Von Breuer erhielt Freud entscheidende Anregungen für die Behandlung seiner hysterischen Patientinnen. Einige behandelten sie sogar gemeinsam. Ihre Erfahrungen legten sie 1895 in dem gemeinsamen Buch »Studien über Hysterie« nieder. Es beschreibt die Verdrängung traumatischer Erfahrungen als Grundlage für die Entstehung hysterischer Krankheitssymptome und markiert als wichtigstes Buch vor der Traumdeutung den Beginn der Psychoanalyse. Doch die Freundschaft ging bald darauf auseinander, weil Breuer sich der Radikalität und Ausschließlichkeit nicht anzuschließen vermochte, die Freuds damals der Sexualität für die Entstehung seelischer Krankheiten zuerkannte – eine Auffassung, mit der er 1896 bei seinem Vortrag vor dem Wiener Verein für Psychiatrie und Neurologie heftige Ablehnung hervorgerufen hatte.8

Die andere Freundschaft war die sehr enge, man möchte sagen liebevolle Beziehung zu Wilhelm Fließ (1858–1928), der über lange Zeit Freuds persönlicher und wissenschaftlicher Vertrauter war und in Berlin als HNO-Arzt arbeitete. Sie standen in einem langjährigen Briefwechsel9 miteinander, der die verschiedenen Stufen von Freuds Selbst-Analyse und seiner Ideen zur Traumdeutung – ja zur Psychoanalyse überhaupt – dokumentiert.
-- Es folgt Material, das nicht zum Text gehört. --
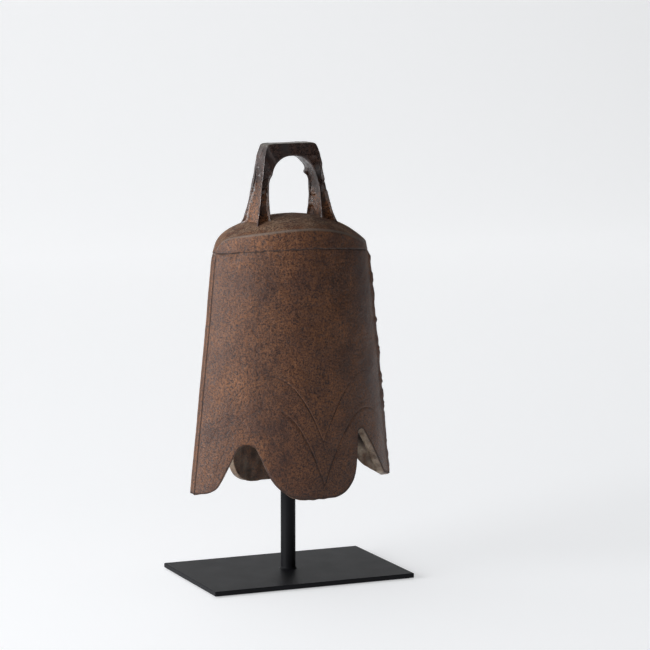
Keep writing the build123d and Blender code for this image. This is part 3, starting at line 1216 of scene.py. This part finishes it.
@dataclass(frozen=True)
class IronFinish:
    """Old cast iron under a thin brown rust patina.

    Colours are linear. The speckle mixes dark and mid, patches bring the warm
    colour, dust greys what faces up, and the surface's own tones do the rest,
    with painted highlights in the worn colour and painted shade in black.
    """

    name: str
    deep: Colour
    mid: Colour
    warm: Colour
    dust: Colour
    pale: Colour
    black: Colour
    wear_and_highlight: Colour
    grain_size: float = 1.0
    roughness: float = 0.41
    specular: float = 0.40
    relief: float = 0.00070
    dust_amount: float = 0.95
    streak_amount: float = 0.48
    warm_amount: float = 0.75
    pit_amount: float = 0.55

    def colour(self, nodes: Nodes, grain: bpy.types.Node,
               upward: bpy.types.NodeSocket) -> bpy.types.NodeSocket:
        """The patina's colour: each layer is mixed over the ones before by its own share.

        Args:
            nodes: The material's tree.
            grain: The speckle group's node.
            upward: How much the surface faces up.

        Returns:
            The colour.
        """
        speckle, blotch = grain.outputs["Speckle"], grain.outputs["Blotch"]
        warmth = nodes.times(grain.outputs["Patch"], self.warm_amount)
        dusty = nodes.times(nodes.ramp(upward, 0.35, 0.95), self.dust_amount)
        shade = tuple(0.35 * part for part in self.pale)
        layers = [
            (nodes.times(grain.outputs["Streaks"], self.streak_amount), self.deep),
            (nodes.times(warmth, speckle), self.warm),
            (nodes.times(nodes.tone(Tone.RUSTY), nodes.ramp(speckle, 0.1, 0.8)), self.warm),
            (nodes.times(nodes.times(dusty, speckle), blotch), self.dust),
            # Wear and painted highlights in the worn colour.
            (nodes.times(nodes.tone(Tone.WEAR_AND_HIGHLIGHT), 0.7), self.wear_and_highlight),
            (nodes.tone(Tone.BARE), nodes.mix(blotch, shade, self.pale)),
            (nodes.times(grain.outputs["Pits"], self.pit_amount), self.black),
            # Painted shade and grime in black.
            (nodes.times(nodes.tone(Tone.DARK), 0.9), self.black)]
        colour = nodes.mix(speckle, self.deep, self.mid)
        for share, over in layers:
            colour = nodes.mix(share, colour, over)
        return colour

    def gloss(self, nodes: Nodes, speckle: bpy.types.NodeSocket,
              upward: bpy.types.NodeSocket) -> bpy.types.NodeSocket:
        """The roughness: more on the speckle, the dust and the mask of grime and painted shade, and
        less on the mask of wear and painted highlights.

        Args:
            nodes: The material's tree.
            speckle: The mask of the speckle.
            upward: How much the surface faces up.

        Returns:
            The roughness.
        """
        rough = nodes.plus(nodes.times(speckle, 0.20), self.roughness - 0.10)
        rough = nodes.math("SUBTRACT", rough, nodes.times(nodes.tone(Tone.WEAR_AND_HIGHLIGHT), 0.14))
        dusty = nodes.times(nodes.ramp(upward, 0.30, 0.90), self.dust_amount)
        rough = nodes.plus(rough, nodes.times(dusty, 0.60), clamp=True)
        return nodes.plus(rough, nodes.times(nodes.tone(Tone.DARK), 0.4), clamp=True)

    def material(self, speckle_group: bpy.types.ShaderNodeTree) -> bpy.types.Material:
        """Builds the material from the shared speckle group."""
        material = bpy.data.materials.new(self.name)
        material.use_nodes = True
        nodes = Nodes(material.node_tree)
        grain = nodes.add("ShaderNodeGroup", {"node_tree": speckle_group}, Place=nodes.place(),
                          Size=self.grain_size)
        normal = nodes.add("ShaderNodeNewGeometry").outputs["Normal"]
        upward = nodes.add("ShaderNodeSeparateXYZ", Vector=normal).outputs["Z"]
        bump_node = nodes.add("ShaderNodeBump", Strength=1.0, Distance=self.relief,
                              Height=grain.outputs["Height"])
        shader = nodes.add("ShaderNodeBsdfPrincipled", Base_Color=self.colour(nodes, grain, upward),
                           Roughness=self.gloss(nodes, grain.outputs["Speckle"], upward),
                           Normal=bump_node.outputs["Normal"])
        shader.inputs["Specular IOR Level"].default_value = self.specular
        nodes.add("ShaderNodeOutputMaterial", Surface=shader.outputs[0])
        return material


@dataclass(frozen=True)
class CoatFinish:
    """A plain coat or cloth with a fine relief, such as powder coat, felt or bronze."""

    name: str
    low: Colour
    high: Colour
    roughness: float
    scale: float
    relief: float
    metallic: float = 0.0
    specular: float = 0.5

    def material(self) -> bpy.types.Material:
        """Builds the material: noise varies colour, roughness and height."""
        material = bpy.data.materials.new(self.name)
        material.use_nodes = True
        nodes = Nodes(material.node_tree)
        place = nodes.place()
        fine = nodes.noise(place, self.scale, 3.0, 0.6)
        broad = nodes.noise(place, self.scale / 40, 3.0, 0.6)
        share = nodes.plus(nodes.times(fine, 0.5), nodes.times(broad, 0.5))
        colour = nodes.mix(share, self.low, self.high)
        rough = nodes.plus(nodes.times(broad, 0.10), self.roughness - 0.05)
        bump_node = nodes.add("ShaderNodeBump", Strength=1.0, Distance=self.relief, Height=fine)
        shader = nodes.add("ShaderNodeBsdfPrincipled", Base_Color=colour, Roughness=rough,
                           Normal=bump_node.outputs["Normal"])
        shader.inputs["Metallic"].default_value = self.metallic
        shader.inputs["Specular IOR Level"].default_value = self.specular
        nodes.add("ShaderNodeOutputMaterial", Surface=shader.outputs[0])
        return material


def dress(piece: bpy.types.Object, material: bpy.types.Material) -> None:
    """Puts one material in all of a piece's slots."""
    if not piece.data.materials:
        piece.data.materials.append(material)
    for slot in piece.material_slots:
        slot.material = material


# ---------------------------------------------------------------------------------
# Stand
# ---------------------------------------------------------------------------------
@dataclass
class DisplayStand:
    """The stand's parts, which keep their shapes and get their finishes."""

    coat: CoatFinish = CoatFinish("satin_black_coat", (0.006, 0.006, 0.007), (0.010, 0.010, 0.012),
                                  0.50, 1400.0, 0.00004, specular=0.10)
    felt: CoatFinish = CoatFinish("black_wool_felt", (0.010, 0.010, 0.010), (0.035, 0.035, 0.035),
                                  0.95, 2200.0, 0.00030, specular=0.2)
    pad: CoatFinish = CoatFinish("grey_wool_felt", (0.030, 0.030, 0.032), (0.075, 0.075, 0.075),
                                 0.95, 2200.0, 0.00030, specular=0.2)
    bronze: CoatFinish = CoatFinish("bearing_bronze", (0.40, 0.24, 0.10), (0.50, 0.31, 0.14),
                                    0.35, 900.0, 0.00002, metallic=1.0)

    def build(self) -> None:
        """Dresses the stand's nodes."""
        nodes = frame["nodes"]
        coat = self.coat.material()
        for name in ("base_plate", "post", "foot_weld", "support_head"):
            dress(nodes[name], coat)
        dress(nodes["base_felt"], self.felt.material())
        dress(nodes["head_pad"], self.pad.material())
        dress(nodes["thrust_washer"], self.bronze.material())


# ---------------------------------------------------------------------------------
# Studio
# ---------------------------------------------------------------------------------
@dataclass
class Studio:
    """A pale sweep of paper, soft lights and the camera."""

    camera_place: Place = (-1.1758, -2.8331, 0.6842)
    camera_azimuth: float = -23.28
    camera_pitch: float = 7.70
    lens: float = 161.3
    sensor: float = 36.0
    floor_colour: Colour = (0.64, 0.64, 0.65)
    near_glow: float = 0.455
    far_glow: float = 0.585
    key_power: float = 108.0
    overhead_power: float = 26.0
    room_left: float = 0.60
    room_right: float = 0.03
    backdrop: float = 0.84
    floor_gap: float = 0.0004
    light_colour: Colour = (0.96, 0.98, 1.0)
    room_colour: Colour = (0.98, 0.99, 1.0)
    middle: Place = (0.0, 0.0, 0.25)

    def sweep(self) -> None:
        """The floor that curves up into a backdrop, as a profile swept sideways. The paper glows,
        more towards the back, as a painted light that lights the pieces too.
        """
        turn = np.linspace(0, np.pi / 2, 24)
        radius, back, front = 1.5, 3.0, -6.0
        depth = np.concatenate([[front], back + radius * np.sin(turn), [back + radius]])
        height = np.concatenate([[0.0], radius * (1 - np.cos(turn)), [6.0]]) - self.floor_gap
        side = np.array([-9.0, 9.0])
        places = np.broadcast_arrays(side[None, :], depth[:, None], height[:, None])
        points = np.stack(places, axis=-1)
        count = len(depth)
        index = np.arange(count * 2).reshape(count, 2)
        quads = np.stack([index[:-1, 0], index[:-1, 1], index[1:, 1], index[1:, 0]], axis=-1)
        floor = build_object("paper_sweep", points.reshape(-1, 3), quads, np.empty((0, 3), int))
        material = bpy.data.materials.new("pale_paper")
        material.use_nodes = True
        shader = material.node_tree.nodes["Principled BSDF"]
        shader.inputs["Base Color"].default_value = (*self.floor_colour, 1.0)
        shader.inputs["Roughness"].default_value = 0.9
        shader.inputs["Specular IOR Level"].default_value = 0.1
        shader.inputs["Emission Color"].default_value = (*self.room_colour, 1.0)
        nodes = Nodes(material.node_tree, keep=True)
        azimuth = radians(self.camera_azimuth)
        sideways = nodes.along(nodes.place(), (np.cos(azimuth), np.sin(azimuth), 0.0))
        away = nodes.along(nodes.place(), (-np.sin(azimuth), np.cos(azimuth), 0.0))
        growth = nodes.times(nodes.ramp(away, 0.4, 3.2), self.far_glow - self.near_glow)
        glow = nodes.plus(growth, self.near_glow)
        seen = nodes.add("ShaderNodeLightPath").outputs["Is Camera Ray"]
        kept = nodes.math("MAXIMUM", nodes.ramp(sideways, 1.4, 0.7), seen)
        nodes.put(shader.inputs["Emission Strength"], nodes.times(glow, kept))
        dress(floor, material)

    def lamp(self, name: str, place: Place, size: tuple[float, float],
             power: float) -> None:
        """An area light aimed at the object's middle.

        Args:
            name: The lamp's name.
            place: Where it stands.
            size: Its width and height in metres.
            power: Its power in watts.
        """
        data = bpy.data.lights.new(name, "AREA")
        data.shape = "RECTANGLE"
        data.size, data.size_y = size
        data.energy = power
        data.color = self.light_colour
        lamp = bpy.data.objects.new(name, data)
        aim = Vector(self.middle) - Vector(place)
        lamp.matrix_world = self.aimed(Vector(place), aim)
        lamp.visible_camera = False
        bpy.context.scene.collection.objects.link(lamp)

    @staticmethod
    def aimed(place: Vector, aim: Vector) -> Matrix:
        """The matrix of a lamp or camera at a place, with -Z along the aim and Y up."""
        return Matrix.Translation(place) @ aim.to_track_quat("-Z", "Y").to_matrix().to_4x4()

    def room(self) -> None:
        """The light of the room, which falls off from the window's side to the other."""
        world = bpy.data.worlds.new("soft_room")
        world.use_nodes = True
        nodes = Nodes(world.node_tree)
        direction = nodes.add("ShaderNodeTexCoord").outputs["Generated"]
        share = nodes.ramp(nodes.along(direction, (-0.92, 0.39, 0.0)), -0.2, 0.9)
        level = nodes.plus(nodes.times(share, self.room_left - self.room_right), self.room_right)
        seen = nodes.add("ShaderNodeLightPath").outputs["Is Camera Ray"]
        level = nodes.plus(nodes.times(level, nodes.math("SUBTRACT", 1.0, seen)),
                           nodes.times(seen, self.backdrop))
        background = nodes.add("ShaderNodeBackground", Color=(*self.room_colour, 1.0),
                               Strength=level)
        nodes.add("ShaderNodeOutputWorld", Surface=background.outputs[0])
        bpy.context.scene.world = world

    def build(self) -> None:
        """Sets up the sweep, the lights, the surrounding light and the camera."""
        self.sweep()
        self.lamp("key_window", (-2.95, -0.40, 0.82), (2.2, 1.6), self.key_power)
        self.lamp("overhead", (-0.2, 0.6, 3.2), (3.0, 3.0), self.overhead_power)
        self.room()
        bpy.context.scene.view_settings.view_transform = "Standard"
        data = bpy.data.cameras.new("camera")
        data.lens, data.sensor_width = self.lens, self.sensor
        data.clip_end = 50.0
        camera = bpy.data.objects.new("camera", data)
        azimuth, pitch = radians(self.camera_azimuth), radians(self.camera_pitch)
        level, rise = np.cos(pitch), np.sin(pitch)
        aim = Vector((-np.sin(azimuth) * level, np.cos(azimuth) * level, -rise))
        camera.matrix_world = self.aimed(Vector(self.camera_place), aim)
        bpy.context.scene.collection.objects.link(camera)
        bpy.context.scene.camera = camera


# The worn colours are wear and painted highlights; black is pits, grime and painted shade.
BELL_IRON = IronFinish(
    "rusted_bell_iron", deep=(0.017, 0.007, 0.006), mid=(0.138, 0.053, 0.026),
    warm=(0.310, 0.122, 0.042), dust=(0.310, 0.205, 0.130), pale=(0.520, 0.415, 0.310),
    black=(0.012, 0.008, 0.008), wear_and_highlight=(0.200, 0.160, 0.130))
LOOP_IRON = IronFinish(
    "rusted_loop_iron", deep=(0.013, 0.008, 0.008), mid=(0.054, 0.025, 0.018),
    warm=(0.210, 0.080, 0.026), dust=(0.090, 0.062, 0.048), pale=(0.230, 0.190, 0.150),
    black=(0.010, 0.007, 0.007), wear_and_highlight=(0.105, 0.074, 0.070), roughness=0.28, specular=0.68,
    relief=0.00040, dust_amount=0.25, pit_amount=0.25, grain_size=0.8, warm_amount=0.2)


def main() -> None:
    """Builds every piece in order and reports each one."""
    logging.basicConfig(level=logging.INFO, format="%(message)s")
    grain = grain_group()
    bell = BellCasting()
    shell = bell.build()
    dress(shell, BELL_IRON.material(grain))
    loop = CarryingLoop(bell).build()
    dress(loop, LOOP_IRON.material(grain))
    for piece in (shell, loop):
        log.info("%s: %d faces, %.1f cm3", piece.name, len(piece.data.polygons),
                 outward_volume(piece.data) * 1e6)
    DisplayStand().build()
    log.info("display stand: dressed")
    Studio().build()
    log.info("studio: built")


if __name__ == "__main__":
    main()
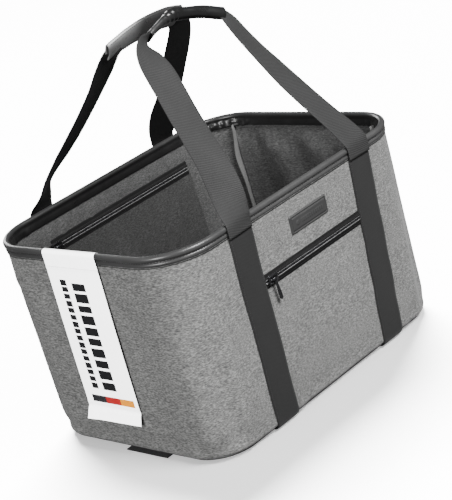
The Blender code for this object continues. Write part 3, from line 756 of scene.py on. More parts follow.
def sewn_line(side_y, side):
    """Centre line of a sewn strap, from under the lower edge up to the rim."""
    foot_y, centre_z = HALF_Y_FOOT - FILLET, SEAM_Z + FILLET
    low_z, top_z = STRAP_LOW.z + WEBBING / 2, STRAP_HIGH.z + 0.0004
    reach_y, reach_z = FILLET + OFF_WALL, centre_z - low_z
    line = [(foot_y - 0.004, low_z)]
    for turn in np.linspace(0, math.pi / 2, 9):
        line.append((foot_y + reach_y * math.sin(turn), centre_z - reach_z * math.cos(turn)))
    line += [(wall_y(z, 1) + OFF_WALL, z) for z in np.linspace(centre_z + 0.005, top_z, 46)]
    return np.array([(strap_x(side, z), side_y * y, z) for y, z in line])


def sewn_straps():
    seam_x = STRAP_WIDTH / 2 - 0.0028
    for long_side, side_y in (("front", -1), ("rear", 1)):
        for side in STRAP_FEET:
            centres = sewn_line(side_y, side)
            z = centres[:, 2]
            loose = 0.0004 * np.abs(wander(centres, (30, 30, 24), 5.0))
            centres[:, 1] += side_y * loose * ease(z, 0.02, 0.06)
            places = np.stack([z * 22, np.full(len(z), centres[0, 0] * 40), np.full(len(z), side_y)], axis=1)
            centres[:, 0] += 0.0018 * wander(places, 1) * ease(z, 0.02, 0.05) * (1 - ease(z, 0.24, 0.27))
            across = (-side_y, 0, 0)
            made = ribbon(f"{long_side}_webbing_{side}", centres, across, STRAP_WIDTH, SEWN_WEBBING)
            rows = []
            for edge in (-1, 1):
                line = centres[10:] + (edge * seam_x, side_y * WEBBING / 2, 0)
                rows.append(stitches("seam", line, (0, side_y, 0), THREAD))
            seams = join(f"{long_side}_strap_stitching_{side}", rows)
            dress(made, "webbing", "base", f"{long_side}_strap_{side}", keep=SQUASH_KEEP)
            dress(seams, "webbing", "base", keep=SQUASH_KEEP)


# The rim.


def rim_profile():
    """(out, up) about the tube: a soft lower roll, a stitched groove, the bead over the tube and the
    deeper facing inside."""
    points = [(0.0020, -0.0114), (0.0027, -0.0120)]
    for turn in np.radians(np.linspace(-62, 58, 9)):
        points.append((-0.0002 + 0.0036 * math.cos(turn), -0.0076 + 0.0037 * math.sin(turn)))
    points.append((0.0024, -0.0039))
    for turn in np.radians(np.linspace(-38, 208, 19)):
        points.append((TUBE_RADIUS * math.cos(turn), TUBE_RADIUS * math.sin(turn)))
    points += [(-0.0030, -0.0042), (-0.0035, -0.0062), (-0.0038, -0.0090), (-0.0037, -0.0120)]
    points += [(-0.0038, -0.0146), (-0.0031, -0.0153), (-0.0024, -0.0146), (-0.0023, -0.0110)]
    return [*points, (-0.0023, -0.0060)]


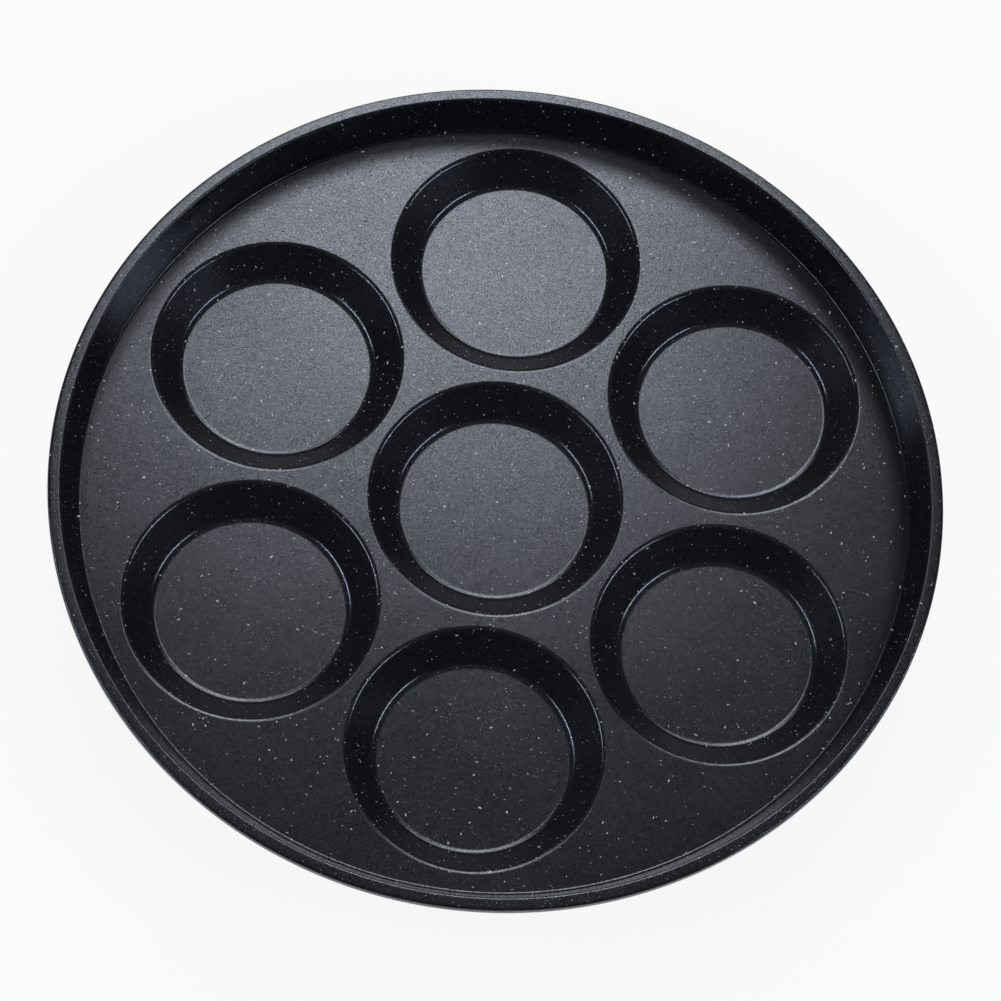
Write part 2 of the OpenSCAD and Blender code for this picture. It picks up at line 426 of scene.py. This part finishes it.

Freud schenkte ihm Anfang November 1899 zum 50. Geburtstag das erste Vorausexemplar seiner Traumdeutung. Bei diesem Anlass spekulierte


Abb. 2: Freud und der Berliner HNO-Arzt Wilhelm Fließ, der Vertraute, Freund und Berater während der Entstehung der Traumdeutung (© akg-images).

er, von der Bedeutung seiner Ideen überzeugt, ob man nicht irgendwann an dem Hause, in dem er seinerzeit den berühmten Traum von Irmas Injektion hatte, eine Tafel mit dem Text anbringen würde: »Hier enthüllte sich am 24. Juli 189510 dem Dr. Sigm. Freud das Geheimnis des Traums.« Tatsächlich wurde diese Tafel mehr als ein dreiviertel Jahrhundert später dort angebracht: Das war im Jahr 1977 in dem kleinen Vorort am Kahlenberg bei Wien.

Freud hatte nach seiner Rückkehr aus Paris im September 1886 die Hamburger Kaufmannstochter Martha Bernays (1861–1951) geheiratet. In den darauffolgenden Jahren bekamen sie sechs Kinder. Das älteste, Mathilde, wurde 1887, das jüngste, Anna, 1895 geboren. 1891 bezog die Familie die Wohnung in der Wiener Berggasse, in der Freud bis zu seiner Emigration im Jahre 1938 wohnte und praktizierte. Sie ist heute als Museum zu besichtigen.

Eine Zäsur in seiner inneren Entwicklung war der Tod seines Vaters im Jahre 1896. »Der Tod eines Vaters ist das wichtigste Ereignis im Leben eines Mannes«, schrieb er später dazu in der Traumdeutung. Dieses »wichtigste« Ereignis bewirkte, dass er anfing sich intensiv mit seinen seelischen Prozessen zu befassen. Dazu dienten ihm vornehmlich seine Träume und er begann sie systematisch zu analysieren. Diese Beschäftigung mündete in eine Selbst-Analyse – die erste »Lehranalyse« der Geschichte.